→ What the task asks:
Every record must be repeated exactly, with no omission.

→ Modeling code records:
┌──
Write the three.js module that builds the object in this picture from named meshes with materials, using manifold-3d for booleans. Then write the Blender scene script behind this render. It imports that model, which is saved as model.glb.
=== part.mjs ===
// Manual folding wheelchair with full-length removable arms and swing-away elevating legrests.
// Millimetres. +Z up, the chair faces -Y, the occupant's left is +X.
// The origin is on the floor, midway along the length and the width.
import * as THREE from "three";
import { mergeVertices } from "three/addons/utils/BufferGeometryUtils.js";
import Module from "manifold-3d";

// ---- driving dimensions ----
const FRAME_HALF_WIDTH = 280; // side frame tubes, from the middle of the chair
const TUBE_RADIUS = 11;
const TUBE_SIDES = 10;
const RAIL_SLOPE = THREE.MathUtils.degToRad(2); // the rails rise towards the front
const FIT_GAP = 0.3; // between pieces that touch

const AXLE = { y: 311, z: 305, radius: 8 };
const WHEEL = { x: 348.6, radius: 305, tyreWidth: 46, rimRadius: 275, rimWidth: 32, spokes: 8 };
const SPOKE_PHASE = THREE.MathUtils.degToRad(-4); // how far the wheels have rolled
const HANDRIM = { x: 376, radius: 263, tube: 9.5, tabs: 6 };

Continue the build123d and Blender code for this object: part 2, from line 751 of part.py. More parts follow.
└──
→ Correct result:
Write the three.js module that builds the object in this picture from named meshes with materials, using manifold-3d for booleans. Then write the Blender scene script behind this render. It imports that model, which is saved as model.glb.
=== part.mjs ===
// Manual folding wheelchair with full-length removable arms and swing-away elevating legrests.
// Millimetres. +Z up, the chair faces -Y, the occupant's left is +X.
// The origin is on the floor, midway along the length and the width.
import * as THREE from "three";
import { mergeVertices } from "three/addons/utils/BufferGeometryUtils.js";
import Module from "manifold-3d";

// ---- driving dimensions ----
const FRAME_HALF_WIDTH = 280; // side frame tubes, from the middle of the chair
const TUBE_RADIUS = 11;
const TUBE_SIDES = 10;
const RAIL_SLOPE = THREE.MathUtils.degToRad(2); // the rails rise towards the front
const FIT_GAP = 0.3; // between pieces that touch

const AXLE = { y: 311, z: 305, radius: 8 };
const WHEEL = { x: 348.6, radius: 305, tyreWidth: 46, rimRadius: 275, rimWidth: 32, spokes: 8 };
const SPOKE_PHASE = THREE.MathUtils.degToRad(-4); // how far the wheels have rolled
const HANDRIM = { x: 376, radius: 263, tube: 9.5, tabs: 6 };

Continue the build123d and Blender code for this object: part 2, from line 751 of part.py. More parts follow.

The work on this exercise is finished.